What is being asked:
Pick out and copy every line below that has the word "axis".

Data rows:
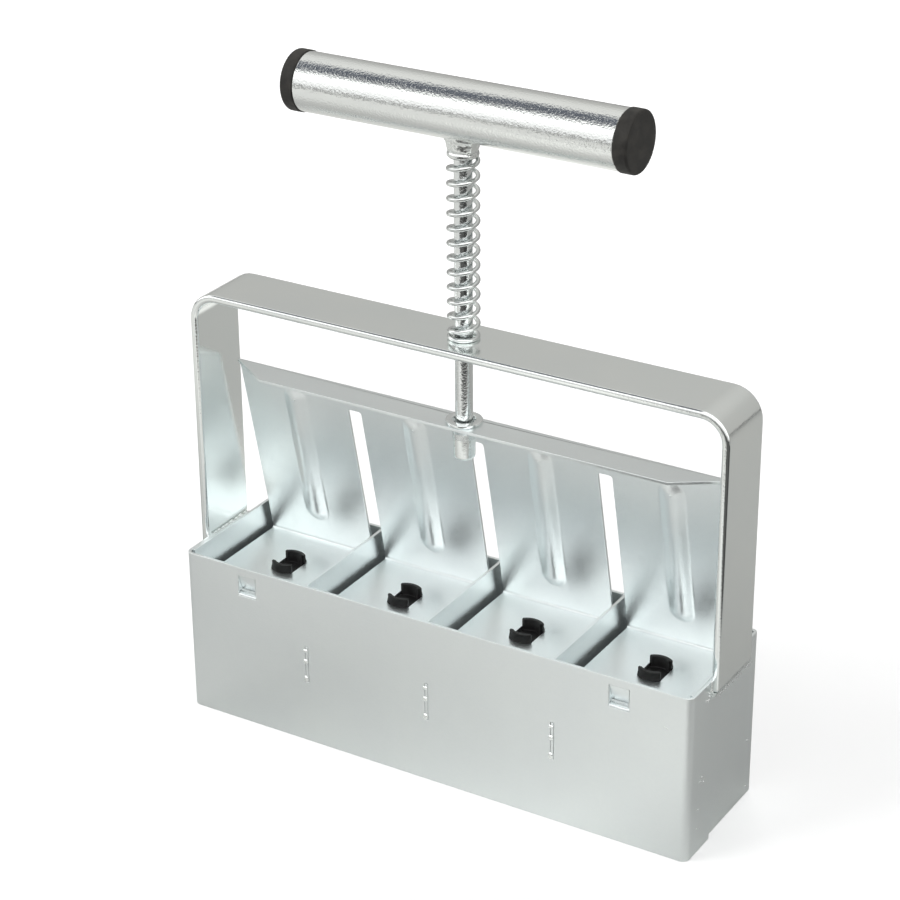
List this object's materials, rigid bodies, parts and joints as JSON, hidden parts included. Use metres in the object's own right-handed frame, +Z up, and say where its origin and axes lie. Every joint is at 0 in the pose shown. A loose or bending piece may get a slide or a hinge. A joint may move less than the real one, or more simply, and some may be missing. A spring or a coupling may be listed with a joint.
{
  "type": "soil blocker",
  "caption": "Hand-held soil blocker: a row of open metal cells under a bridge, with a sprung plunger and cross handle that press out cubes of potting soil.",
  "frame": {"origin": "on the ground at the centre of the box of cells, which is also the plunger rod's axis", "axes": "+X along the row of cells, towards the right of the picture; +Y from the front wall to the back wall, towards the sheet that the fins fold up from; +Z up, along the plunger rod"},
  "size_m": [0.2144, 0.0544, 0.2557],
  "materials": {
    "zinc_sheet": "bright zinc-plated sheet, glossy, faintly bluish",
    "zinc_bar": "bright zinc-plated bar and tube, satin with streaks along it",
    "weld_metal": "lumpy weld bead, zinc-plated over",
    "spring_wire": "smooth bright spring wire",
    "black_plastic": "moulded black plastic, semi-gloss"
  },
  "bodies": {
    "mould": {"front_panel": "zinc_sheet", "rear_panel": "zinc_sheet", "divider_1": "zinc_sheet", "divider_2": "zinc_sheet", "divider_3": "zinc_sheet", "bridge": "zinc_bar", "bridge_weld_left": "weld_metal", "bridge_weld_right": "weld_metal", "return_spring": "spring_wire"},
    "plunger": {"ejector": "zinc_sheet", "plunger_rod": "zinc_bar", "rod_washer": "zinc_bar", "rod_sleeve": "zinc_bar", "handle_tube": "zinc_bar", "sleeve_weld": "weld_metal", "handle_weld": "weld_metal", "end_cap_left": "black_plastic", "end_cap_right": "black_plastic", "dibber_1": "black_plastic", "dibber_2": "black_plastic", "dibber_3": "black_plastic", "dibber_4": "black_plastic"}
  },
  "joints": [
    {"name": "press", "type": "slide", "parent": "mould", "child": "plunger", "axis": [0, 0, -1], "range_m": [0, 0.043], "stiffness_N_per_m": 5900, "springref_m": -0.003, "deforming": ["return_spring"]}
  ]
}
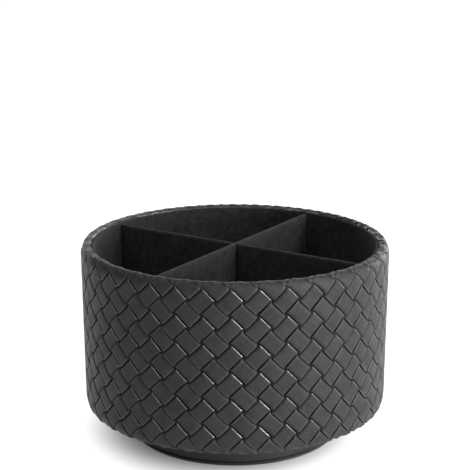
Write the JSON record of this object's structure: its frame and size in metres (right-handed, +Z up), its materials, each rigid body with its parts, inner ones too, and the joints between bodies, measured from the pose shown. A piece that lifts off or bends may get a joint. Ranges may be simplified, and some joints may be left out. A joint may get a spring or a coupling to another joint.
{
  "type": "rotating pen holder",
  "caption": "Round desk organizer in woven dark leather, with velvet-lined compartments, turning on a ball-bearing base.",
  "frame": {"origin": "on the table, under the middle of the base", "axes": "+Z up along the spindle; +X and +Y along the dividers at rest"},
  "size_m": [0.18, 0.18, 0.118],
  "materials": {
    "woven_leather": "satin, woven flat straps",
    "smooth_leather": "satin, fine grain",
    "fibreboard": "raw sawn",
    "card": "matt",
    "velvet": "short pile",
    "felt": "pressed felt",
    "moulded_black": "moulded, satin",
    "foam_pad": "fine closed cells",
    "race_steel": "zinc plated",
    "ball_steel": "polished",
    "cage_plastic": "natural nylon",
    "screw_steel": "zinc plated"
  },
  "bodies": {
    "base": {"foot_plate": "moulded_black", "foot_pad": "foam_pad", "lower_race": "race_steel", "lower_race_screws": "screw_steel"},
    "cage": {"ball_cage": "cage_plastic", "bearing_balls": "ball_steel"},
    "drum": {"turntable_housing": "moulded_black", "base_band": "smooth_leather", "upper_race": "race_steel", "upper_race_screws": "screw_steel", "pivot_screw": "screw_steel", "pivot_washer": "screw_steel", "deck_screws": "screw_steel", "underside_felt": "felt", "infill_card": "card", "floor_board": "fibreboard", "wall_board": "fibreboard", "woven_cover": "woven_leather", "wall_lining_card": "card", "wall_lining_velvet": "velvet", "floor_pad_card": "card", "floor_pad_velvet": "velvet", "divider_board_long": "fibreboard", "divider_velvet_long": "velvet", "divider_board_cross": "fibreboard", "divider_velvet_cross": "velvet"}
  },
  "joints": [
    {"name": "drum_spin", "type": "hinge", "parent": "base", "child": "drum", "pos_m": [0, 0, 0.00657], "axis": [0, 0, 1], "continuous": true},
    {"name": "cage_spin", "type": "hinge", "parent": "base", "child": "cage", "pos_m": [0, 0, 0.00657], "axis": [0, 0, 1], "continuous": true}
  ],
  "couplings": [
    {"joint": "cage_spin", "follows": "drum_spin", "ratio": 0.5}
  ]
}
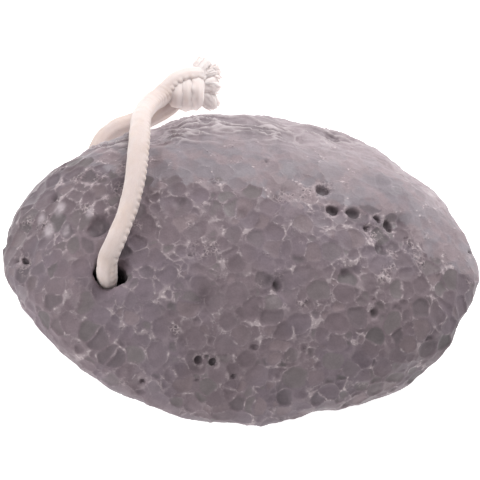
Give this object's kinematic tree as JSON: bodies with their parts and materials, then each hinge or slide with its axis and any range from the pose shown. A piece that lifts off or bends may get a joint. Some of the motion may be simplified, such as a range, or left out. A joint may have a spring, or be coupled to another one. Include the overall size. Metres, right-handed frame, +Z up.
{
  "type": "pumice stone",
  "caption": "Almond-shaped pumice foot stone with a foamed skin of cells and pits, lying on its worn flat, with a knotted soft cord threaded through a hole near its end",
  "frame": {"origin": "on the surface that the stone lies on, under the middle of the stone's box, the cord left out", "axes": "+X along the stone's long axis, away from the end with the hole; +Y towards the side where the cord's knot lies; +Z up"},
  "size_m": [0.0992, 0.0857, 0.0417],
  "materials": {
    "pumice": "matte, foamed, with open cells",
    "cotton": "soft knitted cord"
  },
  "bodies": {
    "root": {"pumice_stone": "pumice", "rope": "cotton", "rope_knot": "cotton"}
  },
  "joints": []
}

The completed task:
  "frame": {"origin": "on the ground at the centre of the box of cells, which is also the plunger rod's axis", "axes": "+X along the row of cells, towards the right of the picture; +Y from the front wall to the back wall, towards the sheet that the fins fold up from; +Z up, along the plunger rod"},
    {"name": "press", "type": "slide", "parent": "mould", "child": "plunger", "axis": [0, 0, -1], "range_m": [0, 0.043], "stiffness_N_per_m": 5900, "springref_m": -0.003, "deforming": ["return_spring"]}
    {"name": "drum_spin", "type": "hinge", "parent": "base", "child": "drum", "pos_m": [0, 0, 0.00657], "axis": [0, 0, 1], "continuous": true},
    {"name": "cage_spin", "type": "hinge", "parent": "base", "child": "cage", "pos_m": [0, 0, 0.00657], "axis": [0, 0, 1], "continuous": true}
Give this object's kinematic tree as JSON: bodies with their parts and materials, then each hinge or slide with its axis and any range from the pose shown. A piece that lifts off or bends may get a joint. Some of the motion may be simplified, such as a range, or left out. A joint may have a spring, or be coupled to another one. Include the overall size. Metres, right-handed frame, +Z up.
  "frame": {"origin": "on the surface that the stone lies on, under the middle of the stone's box, the cord left out", "axes": "+X along the stone's long axis, away from the end with the hole; +Y towards the side where the cord's knot lies; +Z up"},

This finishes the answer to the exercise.